Suggesting that we amend the Constitution on this issue is a shameless
political ploy that deserves your scorn, no matter on which side of this
issue you find yourself.
To close this letter, I'd like to quote from an article in Salon:
"In the first debate, Bush defended his rigid certainty. In the second,
he declined the opportunity to admit error and chose to blame others:
'Now, you asked what mistakes. I made some mistakes in appointing
people, but I'm not going to name them. I don't want to hurt their
feelings on national TV.' Perhaps he had in mind his former
counter-terrorism chief, Richard Clarke, who testified that the
president blithely ignored terrorism before Sept. 11. But perhaps he was
thinking of the director of his faith-based initiative, John DiIulio,
from Princeton, the most distinguished man of ideas to join his
administration, who said, after resigning, 'There is no precedent in any
modern White House for what is going on in this one: a complete lack of
a policy apparatus. What you've got is everything -- and I mean
everything -- being run by the political arm. It's the reign of the
Mayberry Machiavellis.' Or perhaps he meant Paul O'Neill, his treasury
secretary and a former corporate executive, who, after he was forced
out, wrote that the president with his Cabinet was 'like a blind man in
a roomful of deaf people.' Or perhaps Bush was thinking of his top White
House economic advisor, Lawrence Lindsey, who was fired after he
publicly stated that the Iraq war would cost $200 billion."

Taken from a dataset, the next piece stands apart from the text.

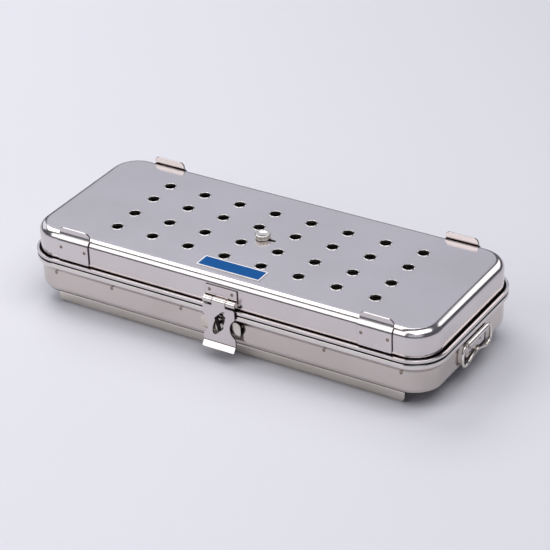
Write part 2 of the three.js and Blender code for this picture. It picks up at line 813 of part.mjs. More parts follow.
// Lid with its brackets, shutter guides and bare name plate
addMesh(sterilizationCase, 'lid_shell', lidPan(), topSteel);
for (const side of ['front', 'rear']) {
  for (const [hand, sign] of [['left', -1], ['right', 1]]) {
    const frame = wallFrame(side, sign * (wallX - bracketInset));
    addMesh(frame, `stack_bracket_${side}_${hand}`, stackBracket(), satinSteel);
  }
  addMesh(wallFrame(side, ventOffset), `shutter_guide_${side}`, shutterGuide(), satinSteel);
}
const namePlate = new THREE.ExtrudeGeometry(
  roundedRect(namePlateLength, namePlateWidth, namePlateRadius, namePlateX, namePlateY),
  { depth: namePlateSheet, bevelEnabled: false });
namePlate.translate(0, 0, lidTopZ + seatGap);
addMesh(sterilizationCase, 'name_plate', namePlate, blueEnamel);

// Shutter
addMesh(sterilizationCase, 'shutter_plate', shutterPlate(), brightSteel);
addMesh(sterilizationCase, 'shutter_knob', shutterKnob(), brightSteel);
addMesh(sterilizationCase, 'knob_nut', knobNut(), brightSteel);

// Latch
const latchFrame = wallFrame('front', latchX);
addMesh(latchFrame, 'latch_leaf', latchLeaf(), satinSteel);
const latchPin = barAlong(latchPinRadius, latchWidth, latchAxisOut, latchAxisZ);
addMesh(latchFrame, 'latch_pin', latchPin, brightSteel);
addMesh(latchFrame, 'hasp', hasp(), satinSteel);
addMesh(latchFrame, 'keeper_plate', keeperPlate(), satinSteel);
addMesh(latchFrame, 'button_washer', buttonWasher(), brightSteel);
addMesh(latchFrame, 'turn_button', turnButton(), darkSteel);

// Hinges
for (const [hand, sign] of [['left', -1], ['right', 1]]) {
  const frame = wallFrame('rear', sign * hingeOffset);
  addMesh(frame, `hinge_lid_leaf_${hand}`, hingeLidLeafSolid(), satinSteel);
  addMesh(frame, `hinge_base_leaf_${hand}`, hingeBaseLeafSolid(), satinSteel);
  const pin = barAlong(hingePinRadius, hingeWidth, hingeAxisOut, partingZ);
  addMesh(frame, `hinge_pin_${hand}`, pin, brightSteel);
}

// Handles
for (const side of ['left', 'right']) {
  const frame = wallFrame(side, 0, handleOffset);
  addMesh(frame, `handle_bracket_${side}`, handleBracket(), satinSteel);
  addMesh(frame, `bail_${side}`, bail(), brightSteel);
}

export default sterilizationCase;
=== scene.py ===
import bmesh
import bpy
from math import asin, atan2, copysign, cos, degrees, hypot, pi, radians, sin, sqrt, tan
from mathutils import Matrix, Vector


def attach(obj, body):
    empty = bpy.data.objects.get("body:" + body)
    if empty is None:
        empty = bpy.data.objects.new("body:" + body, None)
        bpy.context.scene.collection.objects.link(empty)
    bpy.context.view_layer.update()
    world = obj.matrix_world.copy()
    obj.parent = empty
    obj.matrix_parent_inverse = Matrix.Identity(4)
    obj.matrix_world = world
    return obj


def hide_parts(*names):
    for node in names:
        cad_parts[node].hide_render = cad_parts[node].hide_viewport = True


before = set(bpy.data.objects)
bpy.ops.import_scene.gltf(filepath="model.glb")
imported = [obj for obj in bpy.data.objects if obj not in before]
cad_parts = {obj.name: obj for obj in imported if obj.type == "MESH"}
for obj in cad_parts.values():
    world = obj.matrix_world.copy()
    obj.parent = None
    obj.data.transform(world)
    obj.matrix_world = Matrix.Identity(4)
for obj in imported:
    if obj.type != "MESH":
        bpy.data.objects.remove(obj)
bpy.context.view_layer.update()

scene = bpy.context.scene
mm = 0.001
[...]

Accountability is on the line November 2. This is what democracy is
made for, and I urge you to vote for John Kerry. He's courageous,
intelligent, optimistic, and has the experience, skills, and capacity to
be a fine commander in chief.
Bush, by all objective measures, has made most of his decisions based
not on the facts, science, or reality, but on what his political advisor
Karl Rove feels will increase his chances for re-election. The buck
doesn't stop at his desk, so we need to make it stop at the voting booth.
Thank you for your time, and please vote for John Kerry.